Asotin County Prosecutor Ben Nichols said Millhouse is scheduled to be back in court Monday for arraignment.

“Our editors (Wednesday) night noticed the similarities in the two photos,” said Paul Emerson, Tribune managing editor. “We are not crime-stoppers here. It is just a weird coincidence. If it did solve a crime, I’m glad it happened. I have seen nothing like this in my 26 years as Tribune managing editor.”

A Tribune employee, originally alerted police about 3 a.m. Thursday to the obvious similarities between the men in both pictures. The employee wanted police to see the front page before Millhouse did.

The employee pointed out Millhouse was clearly the man police were seeking, sporting his blue- and black-checkered jacket and dark-colored, hooded sweatshirt in both pictures.

Clarkston police officer Jeremy Maguire contacted Millhouse, and he was arrested.

Millhouse was charged with second-degree theft, and appeared in Asotin County Superior Court and eventually was released from jail after a $5,000 bond was posted.

Millhouse initially denied taking the wallet, authorities said. He later told police he took it because he thought it was his wife’s. The wallet allegedly was found at his business. The money was gone, but the credit cards, Social Security card and driver’s license were still there, police said.

“Video camera evidence has assisted us in solving a lot of crimes,” Clarkston Police Chief Joel Hastings said. “But we have never had a situation quite like this in my memory.”
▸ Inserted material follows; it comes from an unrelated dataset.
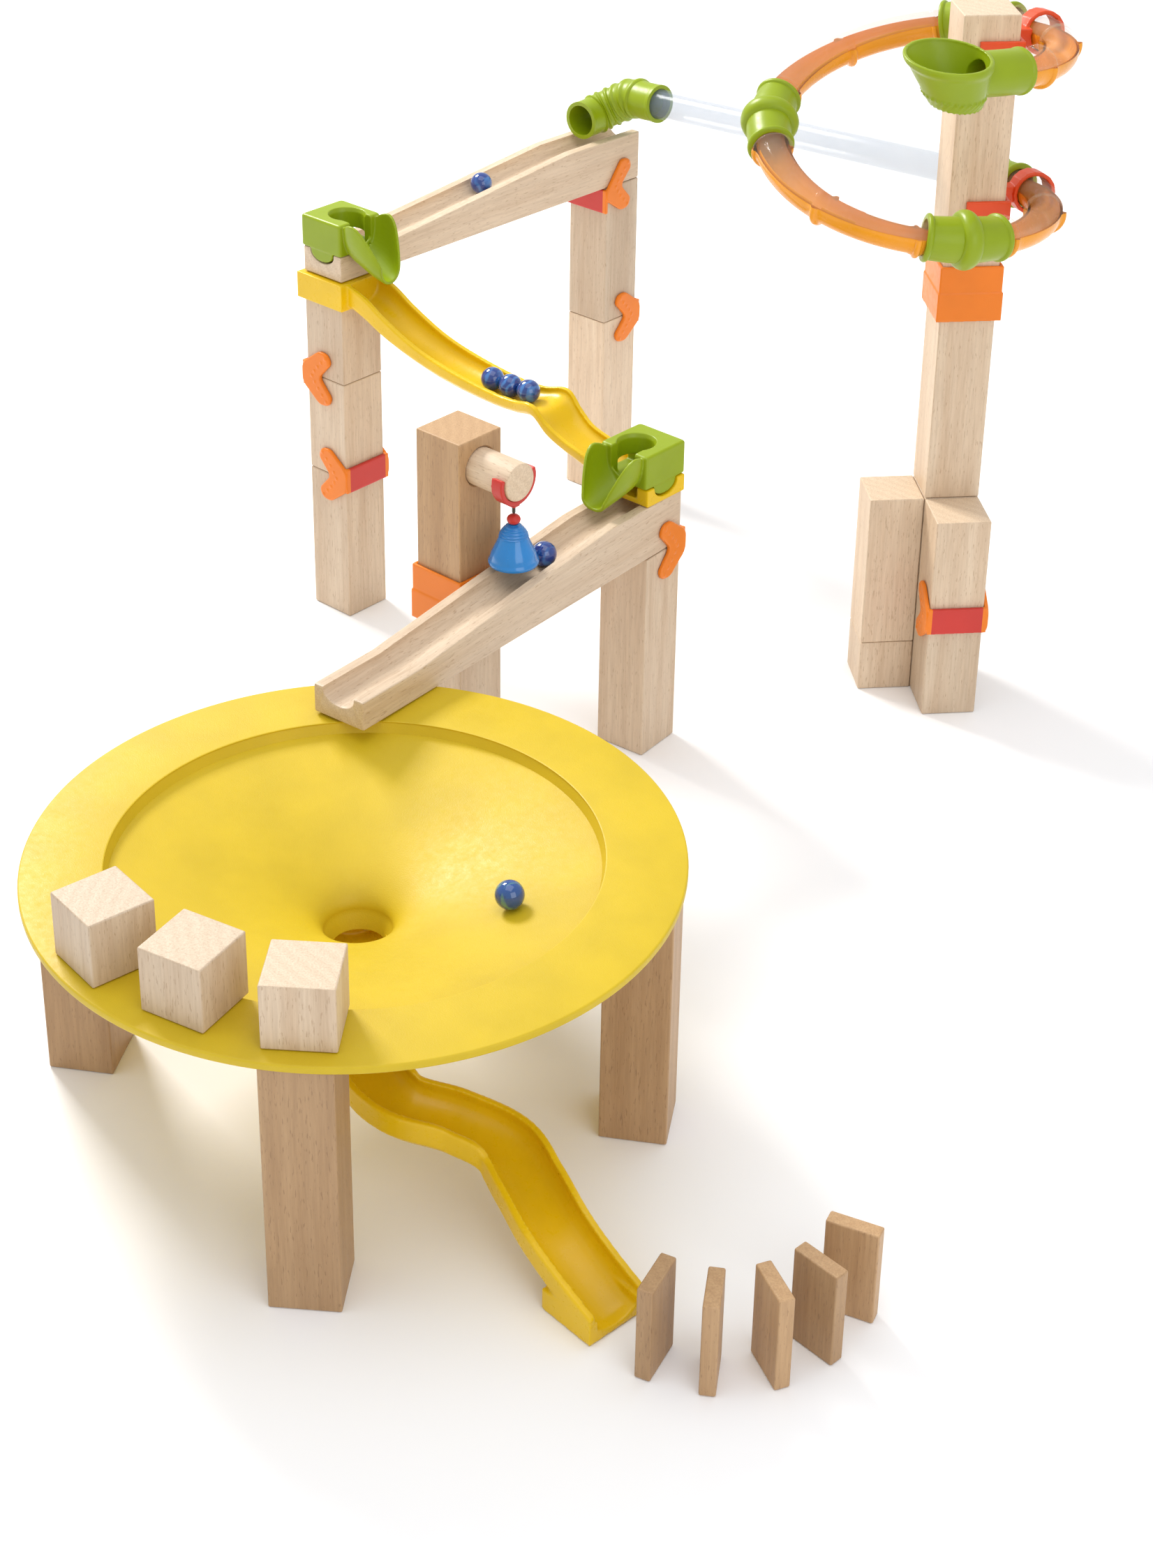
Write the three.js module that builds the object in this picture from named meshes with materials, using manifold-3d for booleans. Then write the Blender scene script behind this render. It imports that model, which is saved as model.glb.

Hastings said the pictures ending up next to each other in the newspaper was a fortunate coincidence.

Millhouse told the Tribune he picked up the wallet intending to return it to its owner sometime on Tuesday, but got bogged down with work and forgot about the wallet he’d left at his business. He was bogged down with work on Wednesday, too, when he was spotted by Tribune photographer Kyle Mills, who snapped pictures of Millhouse as he decorated windows.

He didn’t hand the wallet over to store employees, he said, because it had a better chance of being returned to the owner with all its contents if he handled the situation. His only mistake, he said, was not returning it sooner.

“I don’t return purses everyday for a living,” Millhouse said.

In a signed statement to police, Millhouse said taking the wallet was the “most stupid decision of my life, that I should be ashamed for the rest of my life,” according to the court document. “Not only was it wrong, but it was against my morals as a person of faith.”

Millhouse continued in the statement, saying he wanted to “right the wrong I created.”

“I always liked the Grinch. I guess I am one,” he said in the interview with the Tribune. “I am sorry for embarrassing the community and being the Grinch this year.”

“It was amazing,” Johnson said of getting her wallet back. Authorities told her that Millhouse, if found guilty, would have to pay restitution for the money.

“I feel the paper and everybody did a great job,” said Paul Johnson, 45, of Clarkston, Jami Johnson’s father. “I believe in karma. What he did was wrong and he needed to be caught.”